At a May 27 hearing, Swift‘s lawyer J. Douglas Baldridge of Venable argued that the album title is protected by the First Amendment as a “classic expressive work.”

Baldridge, who served as Swift‘s in-house counsel during the Eras Tour, cited the Rogers v. Grimaldi test.

They pointed to a December 2025 ruling in which a judge in the same district denied an injunction sought against Lady Gaga over her use of Mayhem as an album title and on merchandise.

On jurisdiction, the motion stated that Swift is domiciled in Tennessee, contradicting the complaint’s claim that she is a California resident.

In their filing opposing Flagg‘s injunction request, Swift‘s lawyers alleged that she had used The Life of a Showgirl‘s name, artwork, and music to promote her own brand.

The filing said Flagg used Swift‘s trademarks and hashtags such as #thelifeofashowgirl in more than 40 social-media posts after the album was announced.


What happens next

Judge Serena R. Murillo did not rule on Flagg‘s injunction request at the May 27 hearing, and said a written decision would follow.

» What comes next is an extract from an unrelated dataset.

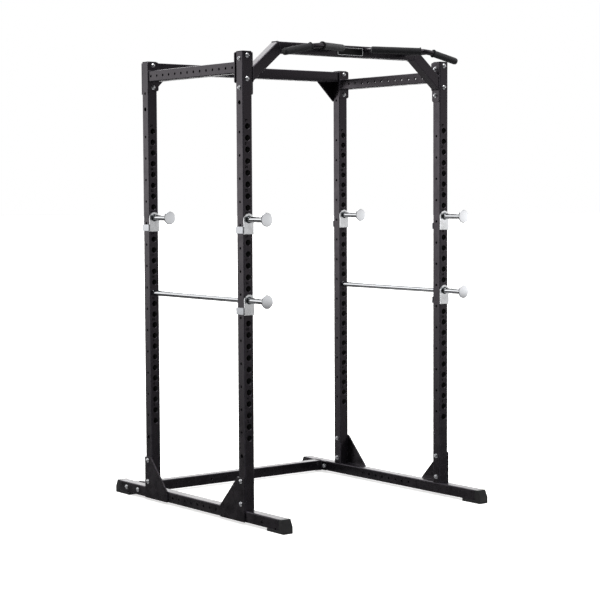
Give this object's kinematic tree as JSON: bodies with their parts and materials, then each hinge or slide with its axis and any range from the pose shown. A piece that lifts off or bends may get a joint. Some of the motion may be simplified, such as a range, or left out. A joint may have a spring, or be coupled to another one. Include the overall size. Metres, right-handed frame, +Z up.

Murillo framed the central question as whether The Life of a Showgirl, as an expressive work, is shielded from trademark claims under the First Amendment.

Flagg‘s lawyer, Jaymie Parkkinen, argued the title is not shielded because Swift uses it not only for music but as a “branding campaign.”

A hearing on Swift‘s motion to dismiss the original complaint was scheduled for August 5.

The amended complaint, filed on June 16, supersedes the version targeted by that motion, and the defendants will have the chance to respond to the new pleading.

Flagg is seeking an injunction blocking use of The Life of a Showgirl as a trademark, an accounting and disgorgement of profits, damages, and attorneys’ fees.

The dispute lands amid a run of trademark fights involving recording artists, including FKA Twigs, who sued an indie duo over her stage name in March.